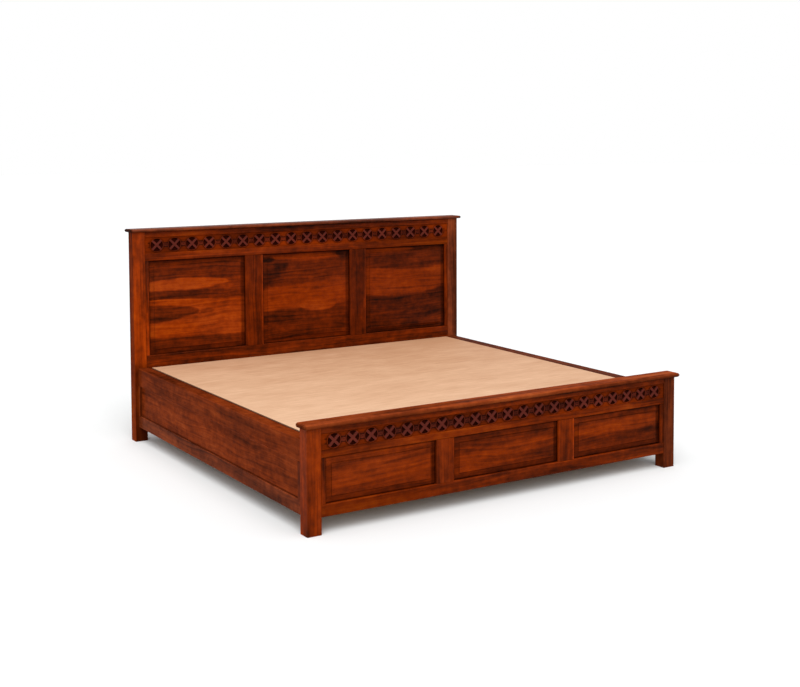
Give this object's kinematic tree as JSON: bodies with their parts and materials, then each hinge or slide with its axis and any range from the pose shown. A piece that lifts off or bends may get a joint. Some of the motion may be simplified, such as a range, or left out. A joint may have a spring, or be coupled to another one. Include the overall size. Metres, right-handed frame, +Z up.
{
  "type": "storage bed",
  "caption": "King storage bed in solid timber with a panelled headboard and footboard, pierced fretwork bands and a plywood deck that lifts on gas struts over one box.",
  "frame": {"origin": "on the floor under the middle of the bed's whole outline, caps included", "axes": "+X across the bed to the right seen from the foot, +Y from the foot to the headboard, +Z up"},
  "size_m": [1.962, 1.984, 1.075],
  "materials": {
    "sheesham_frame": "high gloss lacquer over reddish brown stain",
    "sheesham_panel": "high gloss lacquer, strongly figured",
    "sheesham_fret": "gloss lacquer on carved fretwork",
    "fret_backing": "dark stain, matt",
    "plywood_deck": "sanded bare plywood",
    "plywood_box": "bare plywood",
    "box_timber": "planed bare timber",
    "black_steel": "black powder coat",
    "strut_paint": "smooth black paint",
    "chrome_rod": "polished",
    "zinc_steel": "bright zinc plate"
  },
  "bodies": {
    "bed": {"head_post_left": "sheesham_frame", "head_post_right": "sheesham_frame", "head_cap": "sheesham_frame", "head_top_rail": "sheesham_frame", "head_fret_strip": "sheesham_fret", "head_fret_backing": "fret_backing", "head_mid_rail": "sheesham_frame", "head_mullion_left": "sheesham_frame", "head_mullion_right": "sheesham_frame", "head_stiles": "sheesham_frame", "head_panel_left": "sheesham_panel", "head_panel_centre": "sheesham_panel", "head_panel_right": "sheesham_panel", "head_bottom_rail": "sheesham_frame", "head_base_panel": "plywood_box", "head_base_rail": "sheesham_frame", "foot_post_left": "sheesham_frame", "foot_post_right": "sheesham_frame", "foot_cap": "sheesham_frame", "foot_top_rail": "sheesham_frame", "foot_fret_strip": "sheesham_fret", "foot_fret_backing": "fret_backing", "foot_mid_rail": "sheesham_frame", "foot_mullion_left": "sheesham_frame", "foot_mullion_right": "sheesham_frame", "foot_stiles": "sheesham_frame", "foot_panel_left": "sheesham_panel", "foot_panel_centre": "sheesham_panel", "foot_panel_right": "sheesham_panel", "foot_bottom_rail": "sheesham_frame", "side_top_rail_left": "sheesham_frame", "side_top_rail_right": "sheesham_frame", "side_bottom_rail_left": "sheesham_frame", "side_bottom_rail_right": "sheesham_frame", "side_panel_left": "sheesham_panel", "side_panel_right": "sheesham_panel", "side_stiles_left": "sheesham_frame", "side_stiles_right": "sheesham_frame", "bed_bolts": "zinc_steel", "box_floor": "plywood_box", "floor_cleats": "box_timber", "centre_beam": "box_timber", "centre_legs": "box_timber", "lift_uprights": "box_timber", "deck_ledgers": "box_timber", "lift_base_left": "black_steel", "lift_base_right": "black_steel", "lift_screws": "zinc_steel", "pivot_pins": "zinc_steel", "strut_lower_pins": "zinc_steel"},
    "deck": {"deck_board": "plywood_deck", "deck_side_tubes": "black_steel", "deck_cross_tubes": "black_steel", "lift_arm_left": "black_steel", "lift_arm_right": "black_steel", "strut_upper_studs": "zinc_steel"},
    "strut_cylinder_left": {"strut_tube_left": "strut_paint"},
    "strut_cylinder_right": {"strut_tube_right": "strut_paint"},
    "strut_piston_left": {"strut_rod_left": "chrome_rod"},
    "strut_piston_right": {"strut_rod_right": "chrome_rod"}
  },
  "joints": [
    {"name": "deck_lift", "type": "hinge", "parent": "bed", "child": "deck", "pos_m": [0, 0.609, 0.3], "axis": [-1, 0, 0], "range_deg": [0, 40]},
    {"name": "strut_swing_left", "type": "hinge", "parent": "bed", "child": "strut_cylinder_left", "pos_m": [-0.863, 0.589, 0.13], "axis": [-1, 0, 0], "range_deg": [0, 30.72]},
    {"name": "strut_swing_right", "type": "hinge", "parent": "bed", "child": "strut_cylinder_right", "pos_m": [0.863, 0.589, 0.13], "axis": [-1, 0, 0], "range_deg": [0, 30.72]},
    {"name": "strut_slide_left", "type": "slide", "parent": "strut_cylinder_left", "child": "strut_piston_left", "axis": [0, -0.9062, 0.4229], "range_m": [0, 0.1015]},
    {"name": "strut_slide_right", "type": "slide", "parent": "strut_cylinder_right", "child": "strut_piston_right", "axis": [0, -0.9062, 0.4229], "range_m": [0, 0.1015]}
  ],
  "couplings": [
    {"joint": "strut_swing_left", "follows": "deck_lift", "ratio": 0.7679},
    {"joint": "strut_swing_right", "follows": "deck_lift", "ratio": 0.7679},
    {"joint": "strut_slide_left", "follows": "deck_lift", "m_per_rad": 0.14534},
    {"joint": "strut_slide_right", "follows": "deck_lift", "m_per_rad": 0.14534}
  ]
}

----------

• What needs to be done:
Please output the complete data exactly.

• Written response:
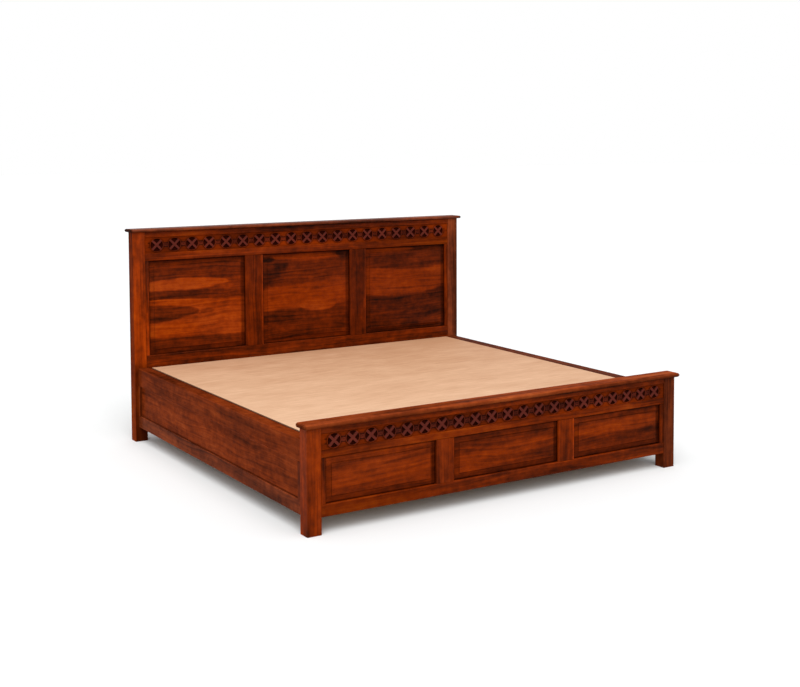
Give this object's kinematic tree as JSON: bodies with their parts and materials, then each hinge or slide with its axis and any range from the pose shown. A piece that lifts off or bends may get a joint. Some of the motion may be simplified, such as a range, or left out. A joint may have a spring, or be coupled to another one. Include the overall size. Metres, right-handed frame, +Z up.
{
  "type": "storage bed",
  "caption": "King storage bed in solid timber with a panelled headboard and footboard, pierced fretwork bands and a plywood deck that lifts on gas struts over one box.",
  "frame": {"origin": "on the floor under the middle of the bed's whole outline, caps included", "axes": "+X across the bed to the right seen from the foot, +Y from the foot to the headboard, +Z up"},
  "size_m": [1.962, 1.984, 1.075],
  "materials": {
    "sheesham_frame": "high gloss lacquer over reddish brown stain",
    "sheesham_panel": "high gloss lacquer, strongly figured",
    "sheesham_fret": "gloss lacquer on carved fretwork",
    "fret_backing": "dark stain, matt",
    "plywood_deck": "sanded bare plywood",
    "plywood_box": "bare plywood",
    "box_timber": "planed bare timber",
    "black_steel": "black powder coat",
    "strut_paint": "smooth black paint",
    "chrome_rod": "polished",
    "zinc_steel": "bright zinc plate"
  },
  "bodies": {
    "bed": {"head_post_left": "sheesham_frame", "head_post_right": "sheesham_frame", "head_cap": "sheesham_frame", "head_top_rail": "sheesham_frame", "head_fret_strip": "sheesham_fret", "head_fret_backing": "fret_backing", "head_mid_rail": "sheesham_frame", "head_mullion_left": "sheesham_frame", "head_mullion_right": "sheesham_frame", "head_stiles": "sheesham_frame", "head_panel_left": "sheesham_panel", "head_panel_centre": "sheesham_panel", "head_panel_right": "sheesham_panel", "head_bottom_rail": "sheesham_frame", "head_base_panel": "plywood_box", "head_base_rail": "sheesham_frame", "foot_post_left": "sheesham_frame", "foot_post_right": "sheesham_frame", "foot_cap": "sheesham_frame", "foot_top_rail": "sheesham_frame", "foot_fret_strip": "sheesham_fret", "foot_fret_backing": "fret_backing", "foot_mid_rail": "sheesham_frame", "foot_mullion_left": "sheesham_frame", "foot_mullion_right": "sheesham_frame", "foot_stiles": "sheesham_frame", "foot_panel_left": "sheesham_panel", "foot_panel_centre": "sheesham_panel", "foot_panel_right": "sheesham_panel", "foot_bottom_rail": "sheesham_frame", "side_top_rail_left": "sheesham_frame", "side_top_rail_right": "sheesham_frame", "side_bottom_rail_left": "sheesham_frame", "side_bottom_rail_right": "sheesham_frame", "side_panel_left": "sheesham_panel", "side_panel_right": "sheesham_panel", "side_stiles_left": "sheesham_frame", "side_stiles_right": "sheesham_frame", "bed_bolts": "zinc_steel", "box_floor": "plywood_box", "floor_cleats": "box_timber", "centre_beam": "box_timber", "centre_legs": "box_timber", "lift_uprights": "box_timber", "deck_ledgers": "box_timber", "lift_base_left": "black_steel", "lift_base_right": "black_steel", "lift_screws": "zinc_steel", "pivot_pins": "zinc_steel", "strut_lower_pins": "zinc_steel"},
    "deck": {"deck_board": "plywood_deck", "deck_side_tubes": "black_steel", "deck_cross_tubes": "black_steel", "lift_arm_left": "black_steel", "lift_arm_right": "black_steel", "strut_upper_studs": "zinc_steel"},
    "strut_cylinder_left": {"strut_tube_left": "strut_paint"},
    "strut_cylinder_right": {"strut_tube_right": "strut_paint"},
    "strut_piston_left": {"strut_rod_left": "chrome_rod"},
    "strut_piston_right": {"strut_rod_right": "chrome_rod"}
  },
  "joints": [
    {"name": "deck_lift", "type": "hinge", "parent": "bed", "child": "deck", "pos_m": [0, 0.609, 0.3], "axis": [-1, 0, 0], "range_deg": [0, 40]},
    {"name": "strut_swing_left", "type": "hinge", "parent": "bed", "child": "strut_cylinder_left", "pos_m": [-0.863, 0.589, 0.13], "axis": [-1, 0, 0], "range_deg": [0, 30.72]},
    {"name": "strut_swing_right", "type": "hinge", "parent": "bed", "child": "strut_cylinder_right", "pos_m": [0.863, 0.589, 0.13], "axis": [-1, 0, 0], "range_deg": [0, 30.72]},
    {"name": "strut_slide_left", "type": "slide", "parent": "strut_cylinder_left", "child": "strut_piston_left", "axis": [0, -0.9062, 0.4229], "range_m": [0, 0.1015]},
    {"name": "strut_slide_right", "type": "slide", "parent": "strut_cylinder_right", "child": "strut_piston_right", "axis": [0, -0.9062, 0.4229], "range_m": [0, 0.1015]}
  ],
  "couplings": [
    {"joint": "strut_swing_left", "follows": "deck_lift", "ratio": 0.7679},
    {"joint": "strut_swing_right", "follows": "deck_lift", "ratio": 0.7679},
    {"joint": "strut_slide_left", "follows": "deck_lift", "m_per_rad": 0.14534},
    {"joint": "strut_slide_right", "follows": "deck_lift", "m_per_rad": 0.14534}
  ]
}